小生、元気なころ、この公暁逃亡の山道をたどったことがある。現在の八幡宮の西裏手に二十五坊跡の碑がある小道をたどり最奥より右手の道なき道を急登し、そこから東の尾根へ登る。落ち葉の積もる藪こぎであった。途中、たぬきの糞場がある。集団で一か所にするらしい。30分ほど尾根を上下して鬼気迫る公暁死闘の往時を懐古、越えて見れば下は横浜国大付属小学校の校庭、ここは三浦義村(三浦半島一帯を持つ鎌倉有力後家人)邸跡である。義村の妻は公暁の乳母であった。何かある?

参列しなかった義村にも急報が入った。急きょ長尾定景などを裏山に出動させて討ち取らせた。義村の仕組んだ陰謀が発覚するのをおそれ、殺害に及んだか?逃亡の道を予測していたのもおかしい。義村が暗殺計画の首謀者で、実朝殺害を達成したので口封じか。と奥富敬之先生や永井路子さんは言う。三浦の方には失礼だが「三浦の犬は友を食う」といういやな諺がある。大勢力であるがため権謀術策で生き抜いてきた一族であったので考えさせられる。

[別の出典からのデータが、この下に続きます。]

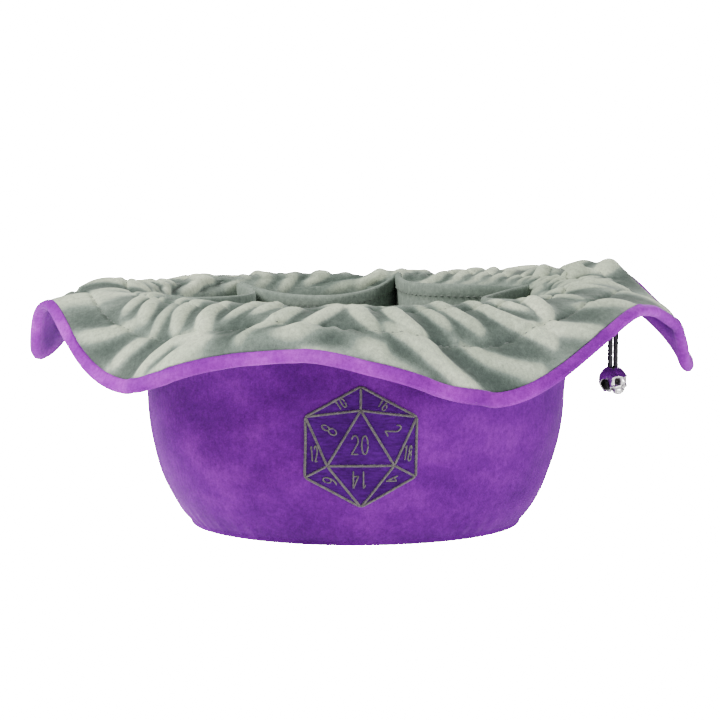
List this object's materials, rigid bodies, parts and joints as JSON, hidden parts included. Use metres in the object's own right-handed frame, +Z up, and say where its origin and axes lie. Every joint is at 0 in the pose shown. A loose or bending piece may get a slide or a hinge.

また、供奉の御剣持ちの北条政子の弟、義時が行列の途中、戌の刻(午後7時)ごろ、眼前に急に白い犬が現れ心身違例(人事不省か?)となったという。そこで、源仲章が代わり御剣を持ち、惨劇にまきこまれた。ちなみに北条氏を代表するような新進気鋭の義時の振る舞いも疑問だ。かくて、首のない胴体は鎌倉大御堂の頼朝が建立した「勝長寿院」に埋葬されたという。ちなみに大蔵薬師堂にある戌神が同時刻見えなかったという伝聞も奇怪。実朝殺害にはまだまだ謎が多い。公暁はピエロであり、三浦氏、北条氏、平家一門の残党、遠くは後白河法皇の黒い手など糸ひくものは多数考えられる。史家ではない小生、いろいろな書物で自由に無責任な考えをめぐらすことができるから歴史は面白い。


実朝首塚 神奈川県秦野市東田原(五輪塔)
墓所 神奈川県鎌倉市 寿福寺
供養塔 東京都中野区上高田(文京区より移転)金剛寺 江戸下野入道佛心建立
和歌山県日高郡由良 興国寺 葛山景倫建立 
高野山 金剛三昧院 北条政子建立
中国明州 育王山 実朝のあこがれた宋の国に(分骨)伝承がある

拝賀式出立の際、詠んだ歌が辞世となった。

出て去(い)なば 主なき宿と成りぬとも 軒端の梅よ春を忘るな

(参考文献)

源氏三代の死の謎を探る 故奥富敬之著 新人物往来社
清和源氏の全家系
相模三浦一族
鎌倉北条一族
鎌倉歴史散歩
吾妻鏡ほか古典
なお、「後白河法皇の黒い手」は故奥富先生の造語です。